Mereka yang akan mengabdi sebagai aparatur negara, wajib membaca buku ini. Dibawah ini petikan kisah dari halaman 60, buku MOZAIK KEHIDUPAN.

== Jangan meremehkan orang; pelajaran dari dalam hutan Papua ==

Sebuah peristiwa yang saya tidak dapat melupakannya, karena merupakan pelajaran hidup yang sangat berharga. Dalam perjalan ke dari Desa Poga Pindawi, di Kecamatan Makki (sekarang masuk dalam Kabupaten Lani Jaya) untuk melakukan kunjungan ke desa-desa, saat itu kami melewati tebing yang terjal tidak terdapat pepohonan yang bisa pegang. Hanya hamparan kebun ubi. Jalan terlalu curam, salah melangkah, bias berakibat fatal. Jatuh terguling-guling sampai ke dasar jurang yang mengalir sebuah sungai yang di namakan masyarakat, sungai Yu. Air sungai YU mengalir dengan derasnya, di pinggir sungai terdapat batu-batu cadas yang besar dan tajam, jika jatuh makan sudah pasti menjadi korban.

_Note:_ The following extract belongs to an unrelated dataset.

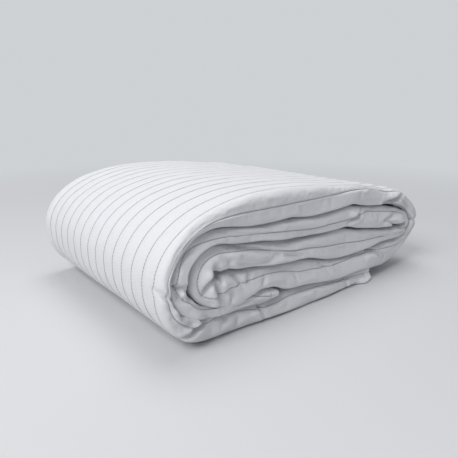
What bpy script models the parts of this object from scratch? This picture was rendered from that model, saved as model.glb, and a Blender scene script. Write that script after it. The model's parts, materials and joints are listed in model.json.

Saya bersandar di tebing dengan kaki yang sudah gemetar, tidak sanggup kembali apalagi maju. Saya menyerah, Alpinus salah seorang staf kantor camat (yang selalu menjadi sasaran guyon kami di kantor) dengan kalimat yang terbata-bata, ia menawarkan bantuan untuk menggendong saya melanjutakn perjalanan. Saya meragukan kemampuannya, tetapi dengan sangat yakin dia mengatakan bahwa dia sanggup menggendong saya sampai ke dasar jurang. Saya akhirnya pasrah dan naik ke punggunya, dan menyerahkan hidup ke tangan Tuhan, kalau sesuatu terjadi dengan diri saya. Tanpa sepatu kelihatan kakinya menyatu dengan bumi sambil jari-jari kakinya mencengkeram tanah, langkah demi langkah kami menuruni jalan yang terjal, akhirnya dengan nafas yang terengah-engah kami sampai di kaki bukit. Saya hanya bisa berucap terimakasih atas pertolongan Alpinus. Saya di sadarkan bahwa setiap orang siapapun, dia pasti memiliki satu kelebihan.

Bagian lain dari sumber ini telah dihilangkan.